─── Entries provided

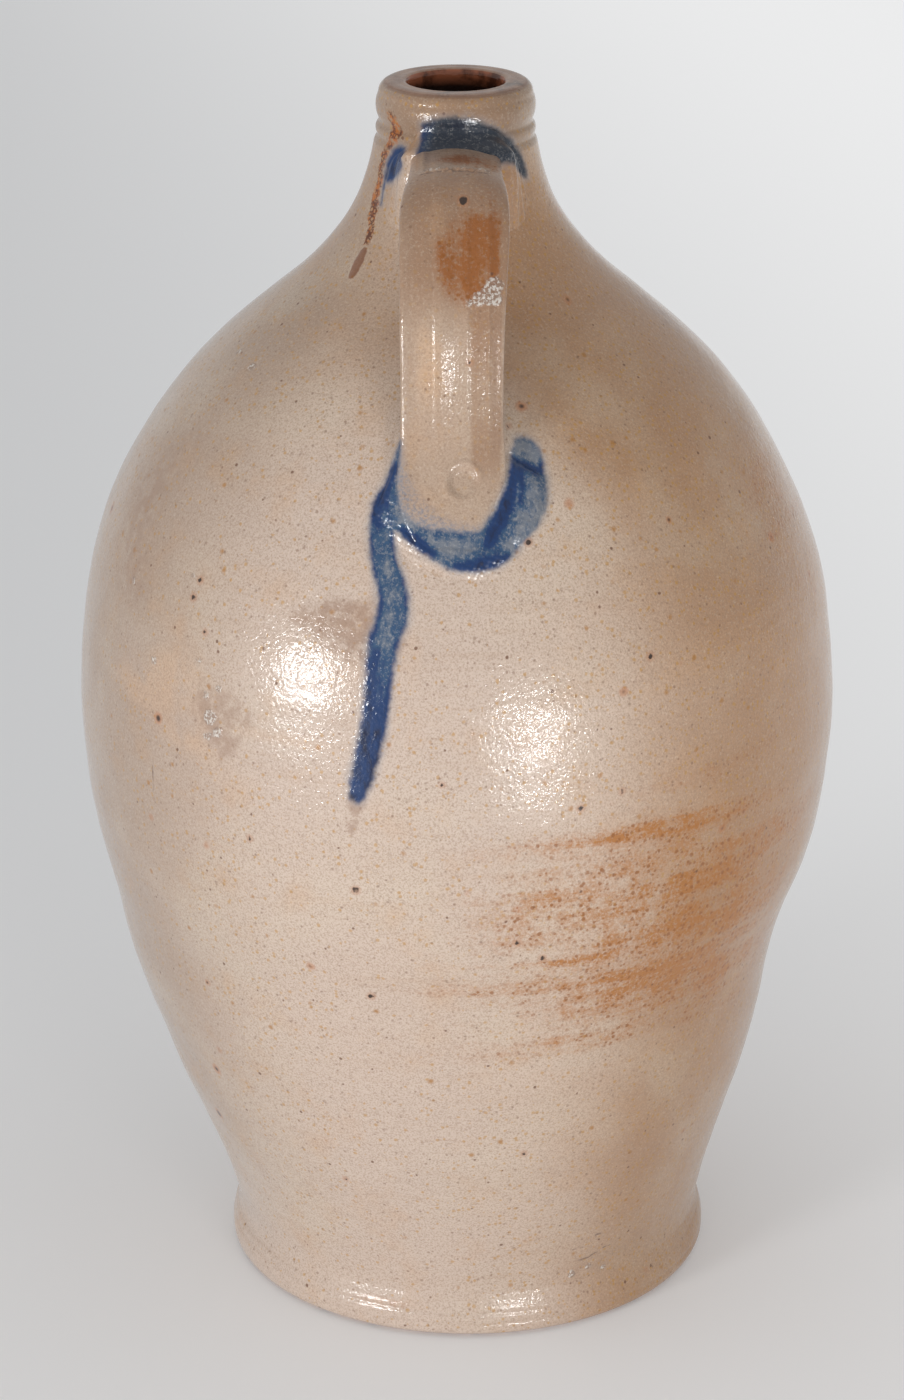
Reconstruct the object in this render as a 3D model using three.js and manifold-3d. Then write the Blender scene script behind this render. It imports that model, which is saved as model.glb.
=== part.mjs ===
// An ovoid salt-glazed stoneware jug of about two gallons, in millimetres, +Z up.
// The origin is on the ground under the middle of the belly, and the strap handle is on the -Y side.
// The jug was built up from separate pieces of clay: two thrown sections luted together at the
// belly, a rolled collar at the mouth, and a pulled strap with a lute of soft clay at each end.
// Pieces that were pressed together are modelled with a hairline gap between them.
import * as THREE from "three";
import { mergeVertices } from "three/addons/utils/BufferGeometryUtils.js";
import Module from "manifold-3d";

// Driving dimensions.
const HEIGHT = 380; // ground to the flat top of the lip
const WALL = 8.5; // thrown wall, measured square to the surface
const FLOOR = 10; // thickness of the base
const FLOOR_CORNER = 6; // radius inside, where the floor turns up into the wall
const SEAM_Z = 220; // the lute between the two thrown sections
const SEAM_TONGUE = 3; // height of the ridge that keys the sections together
const NECK_TOP = 362; // where the collar sits on the neck
const SPIGOT = { radius: 18.2, height: 4 }; // the neck stands up inside the collar by this much
const MOUTH_RADIUS = 14.2; // bore of the neck
const GAP = 0.3; // between neighbouring pieces
const STRAP = { width: 31, thickness: 10, centreX: -1.1 };
const ROUND_STEPS = 48; // facets round the jug

// Outer radius of the body at each height: flared foot, cove, ovoid belly, shoulder and neck.
const OUTER = [
  [0, 74.6], [2.5, 76.3], [7, 76.3], [15, 74.4], [24, 76], [44, 82.2], [76, 93.5], [122, 105.2],
  [152, 113.3], [186, 116.7], [220, 114], [240, 109.4], [258, 102.2], [274, 93.4], [289, 82.6],
  [300, 72.3], [312, 59], [323, 45.9], [334, 36], [344, 29.7], [353, 26.4], [362, 24.3],
];

// The jug was knocked a little out of true: sideways offset of its centre at each height.
const LEAN = [
  [0, 3.4], [24, 3.2], [44, 2.1], [76, 0.5], [110, -1.9], [146, -0.1], [186, 0], [220, -0.2], [258, -1],
  [300, -0.7], [380, -0.6],
];

/** A smooth function through [position, value] pairs: cubic Hermite, slopes from the neighbours. */
function smooth(pairs) {
  const slopes = pairs.map((pair, i) => {
    const before = pairs[Math.max(i - 1, 0)];
    const after = pairs[Math.min(i + 1, pairs.length - 1)];
    return (after[1] - before[1]) / (after[0] - before[0]);
  });
  return (at) => {
    const position = THREE.MathUtils.clamp(at, pairs[0][0], pairs[pairs.length - 1][0]);
    const next = Math.max(1, pairs.findIndex((pair) => pair[0] >= position));
    const [[x0, y0], [x1, y1]] = [pairs[next - 1], pairs[next]];
    const span = x1 - x0;
    const t = (position - x0) / span;
    const [t2, t3] = [t * t, t * t * t];
    return (
      (2 * t3 - 3 * t2 + 1) * y0 + (t3 - 2 * t2 + t) * span * slopes[next - 1] +
      (3 * t2 - 2 * t3) * y1 + (t3 - t2) * span * slopes[next]
    );
  };
}

const outerRadius = smooth(OUTER);
const lean = smooth(LEAN);

/** The (radius, height) point that lies inset millimetres inside the outer wall at height z. */
function wallPoint(z, inset = 0) {
  const step = 0.5;
  const slope = (outerRadius(z + step) - outerRadius(z - step)) / (2 * step);
  const scale = inset / Math.hypot(1, slope);
  return new THREE.Vector2(outerRadius(z) - scale, z + scale * slope);
}

/** Wall points from one height to another, in equal steps. */
function wallRun(from, to, steps, inset = 0) {
  return Array.from({ length: steps + 1 }, (_, i) =>
    wallPoint(from + ((to - from) * i) / steps, inset),
  );
}

/** Points of a quarter circle from one angle to another, in degrees, about a centre. */
function arc(centreRadius, centreZ, radius, fromDegrees, toDegrees, steps) {
  return Array.from({ length: steps + 1 }, (_, i) => {
    const angle = THREE.MathUtils.degToRad(
      fromDegrees + ((toDegrees - fromDegrees) * i) / steps,
    );
    return new THREE.Vector2(
      centreRadius + radius * Math.cos(angle),
      centreZ + radius * Math.sin(angle),
    );
  });
}

/** Keeps only the positions and joins the vertices that coincide. */
function welded(geometry) {
  geometry.deleteAttribute("normal");
  geometry.deleteAttribute("uv");
  return mergeVertices(geometry, 1e-4);
}

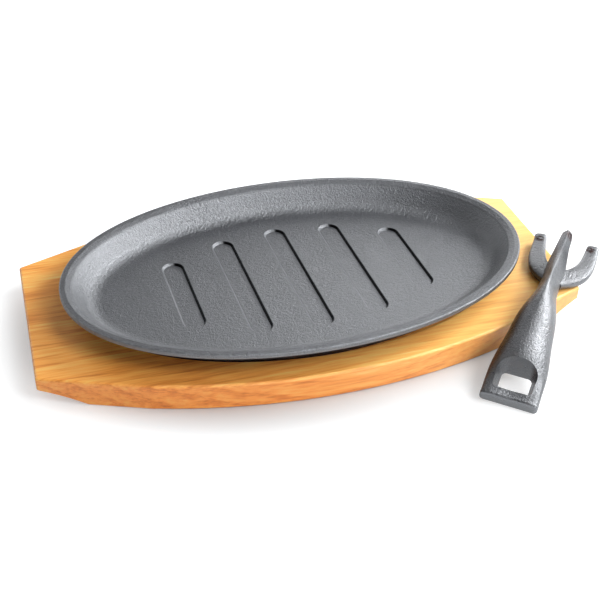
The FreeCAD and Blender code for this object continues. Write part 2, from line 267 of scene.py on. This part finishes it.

──────

_Task:_ Return all of the data exactly as it reads.

_Solution for this problem:_
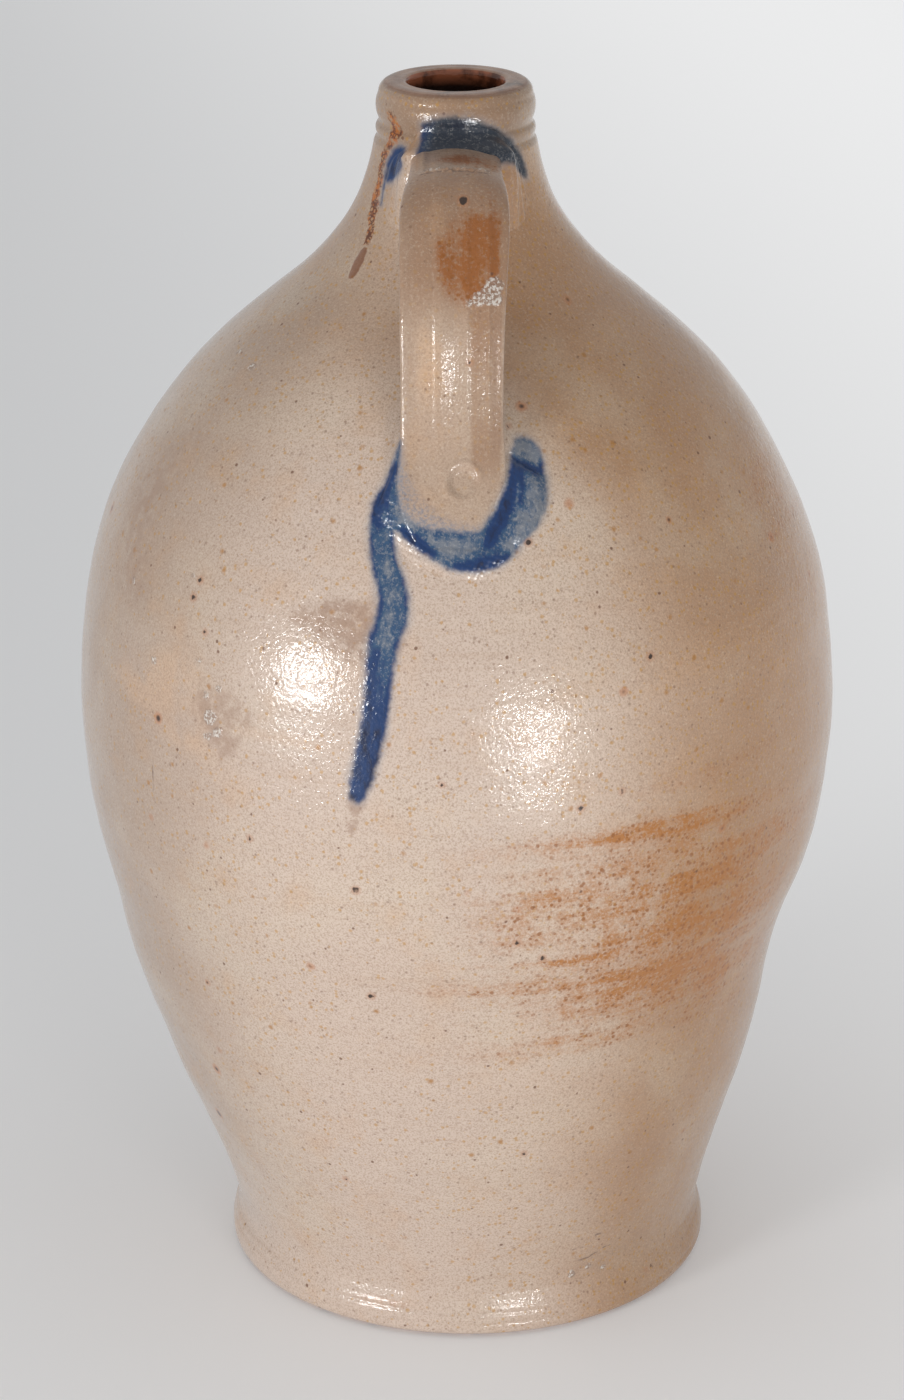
Reconstruct the object in this render as a 3D model using three.js and manifold-3d. Then write the Blender scene script behind this render. It imports that model, which is saved as model.glb.
=== part.mjs ===
// An ovoid salt-glazed stoneware jug of about two gallons, in millimetres, +Z up.
// The origin is on the ground under the middle of the belly, and the strap handle is on the -Y side.
// The jug was built up from separate pieces of clay: two thrown sections luted together at the
// belly, a rolled collar at the mouth, and a pulled strap with a lute of soft clay at each end.
// Pieces that were pressed together are modelled with a hairline gap between them.
import * as THREE from "three";
import { mergeVertices } from "three/addons/utils/BufferGeometryUtils.js";
import Module from "manifold-3d";

// Driving dimensions.
const HEIGHT = 380; // ground to the flat top of the lip
const WALL = 8.5; // thrown wall, measured square to the surface
const FLOOR = 10; // thickness of the base
const FLOOR_CORNER = 6; // radius inside, where the floor turns up into the wall
const SEAM_Z = 220; // the lute between the two thrown sections
const SEAM_TONGUE = 3; // height of the ridge that keys the sections together
const NECK_TOP = 362; // where the collar sits on the neck
const SPIGOT = { radius: 18.2, height: 4 }; // the neck stands up inside the collar by this much
const MOUTH_RADIUS = 14.2; // bore of the neck
const GAP = 0.3; // between neighbouring pieces
const STRAP = { width: 31, thickness: 10, centreX: -1.1 };
const ROUND_STEPS = 48; // facets round the jug

// Outer radius of the body at each height: flared foot, cove, ovoid belly, shoulder and neck.
const OUTER = [
  [0, 74.6], [2.5, 76.3], [7, 76.3], [15, 74.4], [24, 76], [44, 82.2], [76, 93.5], [122, 105.2],
  [152, 113.3], [186, 116.7], [220, 114], [240, 109.4], [258, 102.2], [274, 93.4], [289, 82.6],
  [300, 72.3], [312, 59], [323, 45.9], [334, 36], [344, 29.7], [353, 26.4], [362, 24.3],
];

// The jug was knocked a little out of true: sideways offset of its centre at each height.
const LEAN = [
  [0, 3.4], [24, 3.2], [44, 2.1], [76, 0.5], [110, -1.9], [146, -0.1], [186, 0], [220, -0.2], [258, -1],
  [300, -0.7], [380, -0.6],
];

/** A smooth function through [position, value] pairs: cubic Hermite, slopes from the neighbours. */
function smooth(pairs) {
  const slopes = pairs.map((pair, i) => {
    const before = pairs[Math.max(i - 1, 0)];
    const after = pairs[Math.min(i + 1, pairs.length - 1)];
    return (after[1] - before[1]) / (after[0] - before[0]);
  });
  return (at) => {
    const position = THREE.MathUtils.clamp(at, pairs[0][0], pairs[pairs.length - 1][0]);
    const next = Math.max(1, pairs.findIndex((pair) => pair[0] >= position));
    const [[x0, y0], [x1, y1]] = [pairs[next - 1], pairs[next]];
    const span = x1 - x0;
    const t = (position - x0) / span;
    const [t2, t3] = [t * t, t * t * t];
    return (
      (2 * t3 - 3 * t2 + 1) * y0 + (t3 - 2 * t2 + t) * span * slopes[next - 1] +
      (3 * t2 - 2 * t3) * y1 + (t3 - t2) * span * slopes[next]
    );
  };
}

const outerRadius = smooth(OUTER);
const lean = smooth(LEAN);

/** The (radius, height) point that lies inset millimetres inside the outer wall at height z. */
function wallPoint(z, inset = 0) {
  const step = 0.5;
  const slope = (outerRadius(z + step) - outerRadius(z - step)) / (2 * step);
  const scale = inset / Math.hypot(1, slope);
  return new THREE.Vector2(outerRadius(z) - scale, z + scale * slope);
}

/** Wall points from one height to another, in equal steps. */
function wallRun(from, to, steps, inset = 0) {
  return Array.from({ length: steps + 1 }, (_, i) =>
    wallPoint(from + ((to - from) * i) / steps, inset),
  );
}

/** Points of a quarter circle from one angle to another, in degrees, about a centre. */
function arc(centreRadius, centreZ, radius, fromDegrees, toDegrees, steps) {
  return Array.from({ length: steps + 1 }, (_, i) => {
    const angle = THREE.MathUtils.degToRad(
      fromDegrees + ((toDegrees - fromDegrees) * i) / steps,
    );
    return new THREE.Vector2(
      centreRadius + radius * Math.cos(angle),
      centreZ + radius * Math.sin(angle),
    );
  });
}

/** Keeps only the positions and joins the vertices that coincide. */
function welded(geometry) {
  geometry.deleteAttribute("normal");
  geometry.deleteAttribute("uv");
  return mergeVertices(geometry, 1e-4);
}

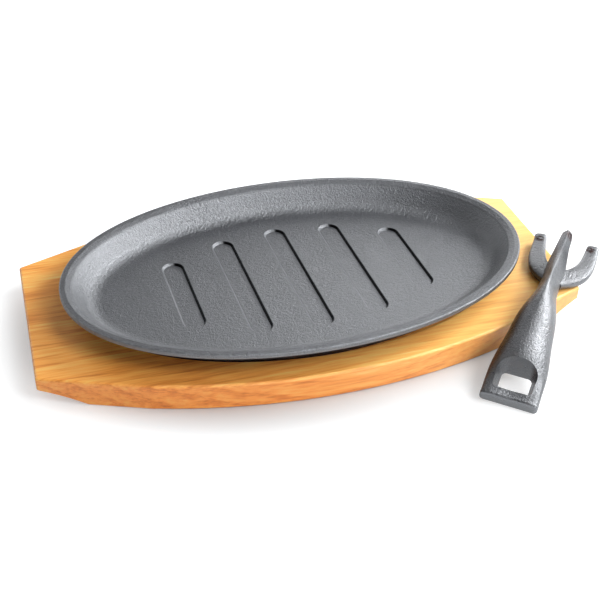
The FreeCAD and Blender code for this object continues. Write part 2, from line 267 of scene.py on. This part finishes it.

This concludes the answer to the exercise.